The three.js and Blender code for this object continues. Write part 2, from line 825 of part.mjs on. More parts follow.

**********

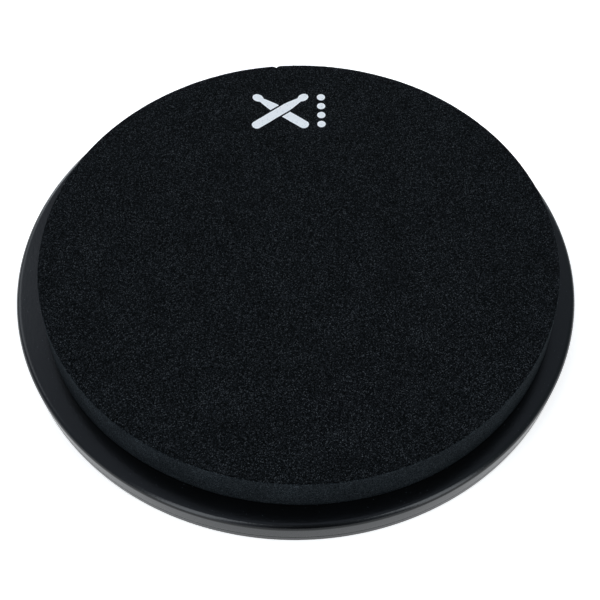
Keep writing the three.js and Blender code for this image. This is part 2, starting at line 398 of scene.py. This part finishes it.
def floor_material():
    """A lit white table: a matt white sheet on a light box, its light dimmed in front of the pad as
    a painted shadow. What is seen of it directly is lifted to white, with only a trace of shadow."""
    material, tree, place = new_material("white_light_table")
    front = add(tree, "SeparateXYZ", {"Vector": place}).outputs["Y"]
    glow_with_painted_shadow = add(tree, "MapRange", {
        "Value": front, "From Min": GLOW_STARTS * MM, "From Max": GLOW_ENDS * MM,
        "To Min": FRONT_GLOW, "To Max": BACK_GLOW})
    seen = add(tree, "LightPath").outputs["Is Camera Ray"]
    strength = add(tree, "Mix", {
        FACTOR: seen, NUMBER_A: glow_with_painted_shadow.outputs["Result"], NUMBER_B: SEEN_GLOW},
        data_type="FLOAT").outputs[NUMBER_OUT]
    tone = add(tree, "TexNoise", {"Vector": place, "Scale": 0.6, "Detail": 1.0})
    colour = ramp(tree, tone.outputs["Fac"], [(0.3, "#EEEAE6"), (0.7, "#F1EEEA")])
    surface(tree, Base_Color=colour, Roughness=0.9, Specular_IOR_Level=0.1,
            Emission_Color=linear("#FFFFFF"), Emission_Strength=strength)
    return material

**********

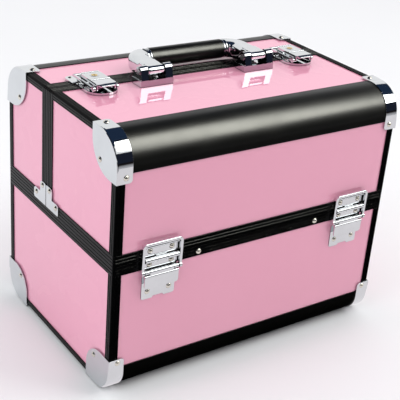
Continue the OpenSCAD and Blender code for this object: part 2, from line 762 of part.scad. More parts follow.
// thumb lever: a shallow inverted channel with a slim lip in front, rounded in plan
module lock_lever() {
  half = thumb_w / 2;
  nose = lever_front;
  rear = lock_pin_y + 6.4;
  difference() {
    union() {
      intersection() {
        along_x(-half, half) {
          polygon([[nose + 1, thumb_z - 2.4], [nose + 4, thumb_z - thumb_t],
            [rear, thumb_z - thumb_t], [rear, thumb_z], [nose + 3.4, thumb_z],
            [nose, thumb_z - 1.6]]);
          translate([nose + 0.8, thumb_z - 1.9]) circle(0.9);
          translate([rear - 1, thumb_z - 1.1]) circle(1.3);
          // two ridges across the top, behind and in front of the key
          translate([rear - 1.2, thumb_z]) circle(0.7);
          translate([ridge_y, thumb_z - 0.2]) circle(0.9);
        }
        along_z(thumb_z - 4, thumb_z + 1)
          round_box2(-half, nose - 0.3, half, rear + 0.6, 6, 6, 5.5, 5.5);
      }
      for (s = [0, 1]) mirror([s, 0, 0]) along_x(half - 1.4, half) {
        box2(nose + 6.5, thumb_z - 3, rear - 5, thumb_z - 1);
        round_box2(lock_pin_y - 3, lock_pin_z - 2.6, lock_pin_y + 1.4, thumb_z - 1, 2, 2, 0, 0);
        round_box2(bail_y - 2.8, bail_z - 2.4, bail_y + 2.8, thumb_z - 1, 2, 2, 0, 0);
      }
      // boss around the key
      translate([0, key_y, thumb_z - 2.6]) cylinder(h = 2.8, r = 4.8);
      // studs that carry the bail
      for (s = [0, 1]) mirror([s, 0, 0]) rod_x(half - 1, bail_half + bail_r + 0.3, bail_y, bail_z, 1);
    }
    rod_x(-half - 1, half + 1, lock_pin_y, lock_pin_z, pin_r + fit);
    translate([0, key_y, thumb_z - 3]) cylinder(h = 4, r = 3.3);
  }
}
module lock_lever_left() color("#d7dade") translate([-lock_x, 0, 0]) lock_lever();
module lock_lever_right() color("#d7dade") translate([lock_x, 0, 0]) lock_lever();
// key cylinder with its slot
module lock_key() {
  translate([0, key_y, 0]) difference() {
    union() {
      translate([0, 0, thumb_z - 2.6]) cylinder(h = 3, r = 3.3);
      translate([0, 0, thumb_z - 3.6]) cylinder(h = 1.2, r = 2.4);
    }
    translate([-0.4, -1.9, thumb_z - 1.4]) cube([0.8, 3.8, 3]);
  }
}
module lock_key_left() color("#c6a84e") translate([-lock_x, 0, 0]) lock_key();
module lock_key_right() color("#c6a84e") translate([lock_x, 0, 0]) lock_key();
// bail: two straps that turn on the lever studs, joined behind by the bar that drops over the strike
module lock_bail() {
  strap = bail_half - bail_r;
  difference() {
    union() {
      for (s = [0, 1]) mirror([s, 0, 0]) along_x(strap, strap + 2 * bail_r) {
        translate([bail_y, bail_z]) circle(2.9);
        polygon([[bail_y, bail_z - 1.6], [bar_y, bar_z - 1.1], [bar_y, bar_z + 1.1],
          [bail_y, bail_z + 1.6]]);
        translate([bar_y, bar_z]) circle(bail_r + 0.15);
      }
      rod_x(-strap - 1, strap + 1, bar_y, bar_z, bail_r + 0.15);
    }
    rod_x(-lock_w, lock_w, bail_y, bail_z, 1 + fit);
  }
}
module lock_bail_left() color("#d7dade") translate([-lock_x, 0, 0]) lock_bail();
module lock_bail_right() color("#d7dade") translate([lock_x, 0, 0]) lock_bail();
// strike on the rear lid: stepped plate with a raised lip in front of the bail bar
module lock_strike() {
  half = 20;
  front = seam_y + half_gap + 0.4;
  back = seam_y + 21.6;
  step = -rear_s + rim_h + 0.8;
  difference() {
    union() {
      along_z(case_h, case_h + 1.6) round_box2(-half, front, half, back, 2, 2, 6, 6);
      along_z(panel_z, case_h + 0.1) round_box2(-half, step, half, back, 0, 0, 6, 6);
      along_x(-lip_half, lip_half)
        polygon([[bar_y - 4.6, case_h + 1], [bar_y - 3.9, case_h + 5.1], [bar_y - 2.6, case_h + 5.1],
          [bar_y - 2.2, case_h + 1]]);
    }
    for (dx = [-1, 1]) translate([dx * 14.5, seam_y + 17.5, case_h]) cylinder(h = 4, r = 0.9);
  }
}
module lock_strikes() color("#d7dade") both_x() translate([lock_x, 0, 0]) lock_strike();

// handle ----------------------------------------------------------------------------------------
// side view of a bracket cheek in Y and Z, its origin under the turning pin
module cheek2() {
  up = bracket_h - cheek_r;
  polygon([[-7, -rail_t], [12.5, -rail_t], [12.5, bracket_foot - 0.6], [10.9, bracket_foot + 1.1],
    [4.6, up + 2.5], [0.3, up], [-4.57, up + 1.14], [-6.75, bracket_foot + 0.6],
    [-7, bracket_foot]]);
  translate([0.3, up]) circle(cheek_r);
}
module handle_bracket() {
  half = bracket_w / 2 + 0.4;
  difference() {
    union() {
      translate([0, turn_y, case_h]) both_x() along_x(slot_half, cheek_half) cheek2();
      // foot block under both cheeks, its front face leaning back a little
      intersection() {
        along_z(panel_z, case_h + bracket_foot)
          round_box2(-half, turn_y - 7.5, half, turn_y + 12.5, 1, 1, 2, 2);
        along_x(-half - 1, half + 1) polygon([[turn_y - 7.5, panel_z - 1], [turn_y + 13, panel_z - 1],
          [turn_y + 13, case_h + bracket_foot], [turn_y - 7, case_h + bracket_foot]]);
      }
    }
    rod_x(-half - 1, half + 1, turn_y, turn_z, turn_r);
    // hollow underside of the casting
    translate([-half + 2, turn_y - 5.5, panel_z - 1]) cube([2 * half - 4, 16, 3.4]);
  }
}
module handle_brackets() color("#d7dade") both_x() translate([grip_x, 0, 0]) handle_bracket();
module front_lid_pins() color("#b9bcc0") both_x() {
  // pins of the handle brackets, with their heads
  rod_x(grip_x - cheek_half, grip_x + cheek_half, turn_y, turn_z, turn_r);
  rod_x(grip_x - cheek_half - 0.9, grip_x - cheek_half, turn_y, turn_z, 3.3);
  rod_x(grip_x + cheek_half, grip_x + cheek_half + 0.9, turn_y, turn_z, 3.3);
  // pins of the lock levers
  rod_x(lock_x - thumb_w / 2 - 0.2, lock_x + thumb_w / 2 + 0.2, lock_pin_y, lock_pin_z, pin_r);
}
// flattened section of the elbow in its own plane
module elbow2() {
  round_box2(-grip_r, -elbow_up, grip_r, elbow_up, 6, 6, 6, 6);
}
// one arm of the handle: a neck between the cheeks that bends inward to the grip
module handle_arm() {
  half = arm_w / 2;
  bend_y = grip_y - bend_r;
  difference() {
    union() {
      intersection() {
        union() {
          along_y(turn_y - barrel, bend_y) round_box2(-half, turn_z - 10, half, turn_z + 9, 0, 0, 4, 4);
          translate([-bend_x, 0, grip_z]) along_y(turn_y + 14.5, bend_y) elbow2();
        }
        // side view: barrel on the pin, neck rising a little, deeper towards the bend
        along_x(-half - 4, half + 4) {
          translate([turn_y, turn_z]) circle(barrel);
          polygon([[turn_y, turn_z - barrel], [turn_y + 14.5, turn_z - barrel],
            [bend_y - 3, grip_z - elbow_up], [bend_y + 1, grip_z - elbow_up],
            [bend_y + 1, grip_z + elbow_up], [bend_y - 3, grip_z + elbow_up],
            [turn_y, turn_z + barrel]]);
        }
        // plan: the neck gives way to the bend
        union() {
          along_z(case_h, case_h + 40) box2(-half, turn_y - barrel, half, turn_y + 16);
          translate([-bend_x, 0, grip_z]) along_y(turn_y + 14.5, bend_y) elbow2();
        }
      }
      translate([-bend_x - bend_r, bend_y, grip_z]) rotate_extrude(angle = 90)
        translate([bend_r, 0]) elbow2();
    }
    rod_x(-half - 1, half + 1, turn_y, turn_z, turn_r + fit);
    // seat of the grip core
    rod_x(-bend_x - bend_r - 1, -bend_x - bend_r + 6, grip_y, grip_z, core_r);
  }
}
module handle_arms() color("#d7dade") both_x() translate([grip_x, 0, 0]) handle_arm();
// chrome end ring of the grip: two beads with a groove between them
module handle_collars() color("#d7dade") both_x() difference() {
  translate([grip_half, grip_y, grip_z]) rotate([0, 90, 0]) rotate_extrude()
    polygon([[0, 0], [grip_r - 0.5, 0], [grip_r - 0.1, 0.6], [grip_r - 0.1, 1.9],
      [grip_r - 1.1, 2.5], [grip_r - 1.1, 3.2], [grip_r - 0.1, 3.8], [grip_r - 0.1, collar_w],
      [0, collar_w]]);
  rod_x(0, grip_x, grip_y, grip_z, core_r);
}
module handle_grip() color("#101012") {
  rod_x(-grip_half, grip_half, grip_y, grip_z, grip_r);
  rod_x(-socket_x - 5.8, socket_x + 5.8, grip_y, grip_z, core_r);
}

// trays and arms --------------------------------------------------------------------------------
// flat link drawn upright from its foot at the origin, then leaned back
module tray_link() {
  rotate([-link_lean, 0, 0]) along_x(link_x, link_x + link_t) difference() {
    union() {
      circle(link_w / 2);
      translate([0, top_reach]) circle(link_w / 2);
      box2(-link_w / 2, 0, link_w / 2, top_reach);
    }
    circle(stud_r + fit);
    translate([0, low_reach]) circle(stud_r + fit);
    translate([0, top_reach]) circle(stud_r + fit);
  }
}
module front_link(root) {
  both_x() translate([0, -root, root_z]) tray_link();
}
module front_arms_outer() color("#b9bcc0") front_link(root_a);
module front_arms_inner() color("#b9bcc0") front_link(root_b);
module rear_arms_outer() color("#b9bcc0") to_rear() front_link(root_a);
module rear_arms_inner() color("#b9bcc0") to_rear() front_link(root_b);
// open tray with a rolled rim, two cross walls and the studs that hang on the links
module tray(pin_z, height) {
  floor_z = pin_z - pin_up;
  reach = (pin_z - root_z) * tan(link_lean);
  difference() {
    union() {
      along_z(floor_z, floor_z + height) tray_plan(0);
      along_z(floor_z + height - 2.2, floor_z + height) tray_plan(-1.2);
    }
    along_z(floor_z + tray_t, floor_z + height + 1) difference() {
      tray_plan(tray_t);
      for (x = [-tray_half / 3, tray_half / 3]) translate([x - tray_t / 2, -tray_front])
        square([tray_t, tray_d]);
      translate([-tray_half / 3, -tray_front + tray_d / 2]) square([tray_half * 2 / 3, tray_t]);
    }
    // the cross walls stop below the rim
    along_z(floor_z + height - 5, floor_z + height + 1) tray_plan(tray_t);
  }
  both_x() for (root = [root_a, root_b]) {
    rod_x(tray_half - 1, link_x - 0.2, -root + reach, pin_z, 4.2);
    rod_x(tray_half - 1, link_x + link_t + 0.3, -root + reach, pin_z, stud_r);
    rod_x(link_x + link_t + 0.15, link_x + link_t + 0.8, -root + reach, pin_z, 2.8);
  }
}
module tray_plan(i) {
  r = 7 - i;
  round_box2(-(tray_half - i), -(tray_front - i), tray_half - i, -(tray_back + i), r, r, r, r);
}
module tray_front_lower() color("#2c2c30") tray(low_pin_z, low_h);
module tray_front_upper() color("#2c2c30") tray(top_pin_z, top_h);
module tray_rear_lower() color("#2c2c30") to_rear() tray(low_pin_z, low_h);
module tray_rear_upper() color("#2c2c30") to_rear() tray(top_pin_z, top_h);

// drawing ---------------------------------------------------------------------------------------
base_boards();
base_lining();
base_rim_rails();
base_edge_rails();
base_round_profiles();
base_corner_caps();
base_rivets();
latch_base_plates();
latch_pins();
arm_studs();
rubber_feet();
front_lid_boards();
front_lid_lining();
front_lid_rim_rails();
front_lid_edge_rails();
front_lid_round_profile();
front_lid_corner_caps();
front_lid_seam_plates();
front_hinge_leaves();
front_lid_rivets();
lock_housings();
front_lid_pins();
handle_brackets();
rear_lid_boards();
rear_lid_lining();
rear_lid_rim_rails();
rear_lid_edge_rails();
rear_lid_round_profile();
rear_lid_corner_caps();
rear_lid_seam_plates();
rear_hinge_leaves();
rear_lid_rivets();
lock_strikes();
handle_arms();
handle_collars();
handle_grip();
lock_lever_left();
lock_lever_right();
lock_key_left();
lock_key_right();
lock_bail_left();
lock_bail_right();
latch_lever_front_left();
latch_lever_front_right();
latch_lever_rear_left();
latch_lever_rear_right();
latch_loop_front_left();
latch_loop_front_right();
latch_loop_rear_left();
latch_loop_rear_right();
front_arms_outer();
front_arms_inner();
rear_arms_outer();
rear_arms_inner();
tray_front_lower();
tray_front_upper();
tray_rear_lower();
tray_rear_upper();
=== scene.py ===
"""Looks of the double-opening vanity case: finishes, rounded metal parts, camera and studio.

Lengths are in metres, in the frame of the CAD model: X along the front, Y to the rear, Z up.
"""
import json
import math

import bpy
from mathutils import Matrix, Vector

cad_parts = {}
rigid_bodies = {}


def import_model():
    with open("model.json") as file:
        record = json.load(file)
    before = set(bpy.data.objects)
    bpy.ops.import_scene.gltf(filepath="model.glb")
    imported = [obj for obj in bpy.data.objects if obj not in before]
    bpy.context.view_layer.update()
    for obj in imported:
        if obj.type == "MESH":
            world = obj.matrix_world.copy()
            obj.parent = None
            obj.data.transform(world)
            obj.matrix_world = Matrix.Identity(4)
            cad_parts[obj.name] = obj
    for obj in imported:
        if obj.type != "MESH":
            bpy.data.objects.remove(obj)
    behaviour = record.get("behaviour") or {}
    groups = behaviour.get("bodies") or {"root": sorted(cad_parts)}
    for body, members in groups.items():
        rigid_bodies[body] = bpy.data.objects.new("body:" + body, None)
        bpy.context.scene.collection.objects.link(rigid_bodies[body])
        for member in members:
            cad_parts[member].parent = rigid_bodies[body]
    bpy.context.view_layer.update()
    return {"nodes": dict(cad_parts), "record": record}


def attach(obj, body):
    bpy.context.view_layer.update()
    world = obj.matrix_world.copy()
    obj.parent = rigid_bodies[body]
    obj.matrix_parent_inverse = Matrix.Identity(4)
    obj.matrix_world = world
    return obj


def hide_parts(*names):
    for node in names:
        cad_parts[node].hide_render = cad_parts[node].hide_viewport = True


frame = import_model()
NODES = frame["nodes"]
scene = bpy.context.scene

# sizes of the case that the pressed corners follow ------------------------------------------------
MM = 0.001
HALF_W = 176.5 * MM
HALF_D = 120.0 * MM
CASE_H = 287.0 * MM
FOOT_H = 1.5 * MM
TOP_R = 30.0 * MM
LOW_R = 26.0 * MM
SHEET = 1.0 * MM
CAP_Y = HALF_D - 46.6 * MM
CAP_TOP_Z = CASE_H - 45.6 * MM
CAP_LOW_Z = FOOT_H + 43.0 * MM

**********

_Work to complete_
Your task is to reproduce exactly the lines beginning at the line containing "latch_loop_rear_left();" and ending at the line containing "for node in", inclusive.

_Task result_
latch_loop_rear_left();
latch_loop_rear_right();
front_arms_outer();
front_arms_inner();
rear_arms_outer();
rear_arms_inner();
tray_front_lower();
tray_front_upper();
tray_rear_lower();
tray_rear_upper();
=== scene.py ===
"""Looks of the double-opening vanity case: finishes, rounded metal parts, camera and studio.

Lengths are in metres, in the frame of the CAD model: X along the front, Y to the rear, Z up.
"""
import json
import math

import bpy
from mathutils import Matrix, Vector

cad_parts = {}
rigid_bodies = {}


def import_model():
    with open("model.json") as file:
        record = json.load(file)
    before = set(bpy.data.objects)
    bpy.ops.import_scene.gltf(filepath="model.glb")
    imported = [obj for obj in bpy.data.objects if obj not in before]
    bpy.context.view_layer.update()
    for obj in imported:
        if obj.type == "MESH":
            world = obj.matrix_world.copy()
            obj.parent = None
            obj.data.transform(world)
            obj.matrix_world = Matrix.Identity(4)
            cad_parts[obj.name] = obj
    for obj in imported:
        if obj.type != "MESH":
            bpy.data.objects.remove(obj)
    behaviour = record.get("behaviour") or {}
    groups = behaviour.get("bodies") or {"root": sorted(cad_parts)}
    for body, members in groups.items():
        rigid_bodies[body] = bpy.data.objects.new("body:" + body, None)
        bpy.context.scene.collection.objects.link(rigid_bodies[body])
        for member in members:
            cad_parts[member].parent = rigid_bodies[body]
    bpy.context.view_layer.update()
    return {"nodes": dict(cad_parts), "record": record}


def attach(obj, body):
    bpy.context.view_layer.update()
    world = obj.matrix_world.copy()
    obj.parent = rigid_bodies[body]
    obj.matrix_parent_inverse = Matrix.Identity(4)
    obj.matrix_world = world
    return obj


def hide_parts(*names):
    for node in names:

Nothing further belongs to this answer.